Stuart - who apparently had a reputation as a bit of a night owl, during his previous seasons with the Pittsburgh Pirates (including their 1960 World Champion, on which team Stuart split first base time with Rocky Nelson) - raised a hand, and Pesky acknowledged it. "Is that tax deductible?" Stuart asked. "And with that," Radatz said, "everybody fell off their stools in the clubhouse."

(2) OF Brian Giles

Perhaps it was karmic justice for John Hart to deal away Giles when with Cleveland and to send Hafner to Cleveland a couple years later. While the physical aspects of the two players are dissimilar, their early career patterns are quite striking in their similarities.
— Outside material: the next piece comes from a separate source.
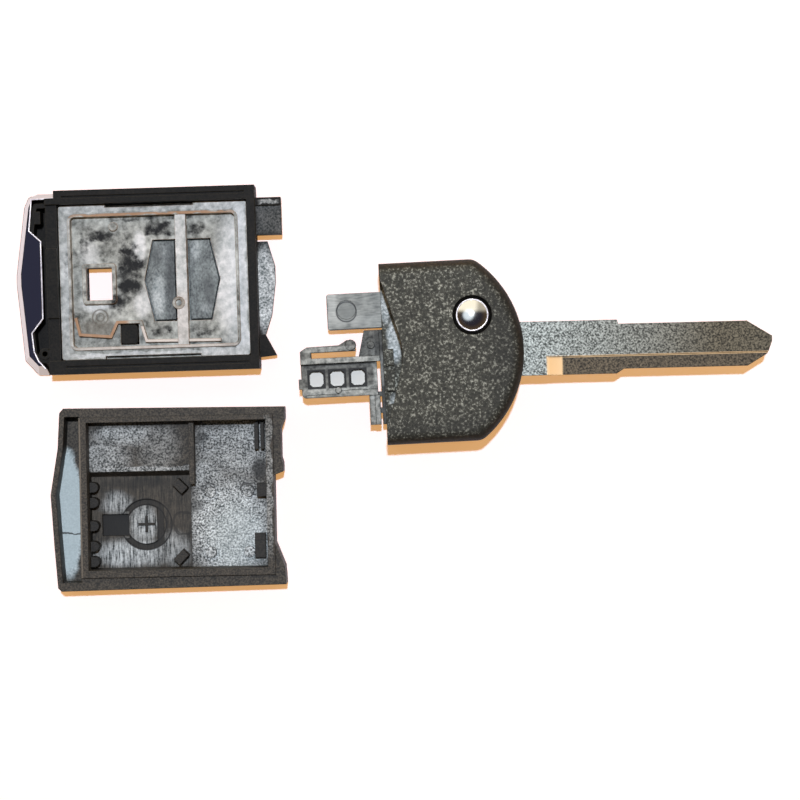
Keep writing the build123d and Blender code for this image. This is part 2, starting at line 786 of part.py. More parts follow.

You know the story with Giles: the Indians had a loaded outfield when Brian was coming through the system, and when Hart picked up David Justice after Albert Belle left, the writing was on the wall. Unfortunately, Hart traded Giles not for an ace pitcher but a left-handed reliever. His first season in Pittsburgh, the first season that Giles was a full-time player, he hit .315/.418/.614 for the Pirates. And he's still going strong at age 34.

(3) 1B Jim Gentile

Gentile was stuck behind Gil Hodges in the Brooklyn/LA system for eight years before he finally got traded to Baltimore in 1960. He rewarded the Orioles with two exceptional season in '60 and '61. In 1961 he hit 46 home runs (but finished third in the AL behind two guys named Mantle and Maris), and posted a .302/.423/.646 line. That was his high-water mark, but he was productive through age 30.  

(4) 1B Reggie Jefferson

The "other" player in the Omar Vizquel/Felix Fermin deal after the 1993 season, Jefferson found a home in Boston, where he hit .347/.388/.593 in 1996 for the Red Sox. He followed that performance in 1997 with a .319/.374/.520 line, but that was the last season Jefferson would get 400 at-bats.

(5) 1B Joe Hauser

Hauser broke into the big leagues at age 23 and had his best season at age 25, when he hit 27 homers (second to Babe Ruth). Hauser broke his knee in 1925, missed the entire season that year, and wasn't the same afterwards.

(6) 1B/OF Ron Bloomberg

The first designated hitter in major-league baseball, Bloomberg suffered from injuries his entire career. His best season was in 1973, when he hit .329/.395/.498 for the Yankees. He was out of baseball by age 30.

(7) 1B Gordy Coleman

Coleman had all of 15 at-bats with the Indians before being traded to the Reds for Johnny Temple. Gordy became the Reds' starting first baseman, putting up good numbers in 1961 and 1962. Unfortunately for him, the Reds brought up Tony Perez in 1964, and the young Cuban took over first  base for good in 1967.

(8) 1B Bill Terry

The lone Hall of Famer in the group. Terry was the last National Leaguer to hit .400, and was the Giants' main offensive weapon during much of the late 1920s and early 1930s. He also was blocked as a young player; future Hall of Famer George Kelly was the culprit in this case. Because of Kelly, Terry didn't get much playing time until he was 26.

(9) 1B Lyle Overbay

A perfect contemporary with Hafner, Overbay is just five months Travis' senior. Lyle also didn't get a real chance until he was 27. Hafner has been the better offensive player, but Overbay is the better defender.  

(10) OF Bob Johnson

"Indian Bob" was a mainstay for the Athletics after winning the left field job in 1933. He hit 20 home runs for nine consecutive years for Philadelphia and made eight All-Star teams. He was a productive player through age 39, hitting .280/.358/.425 in 1945 for the Red Sox.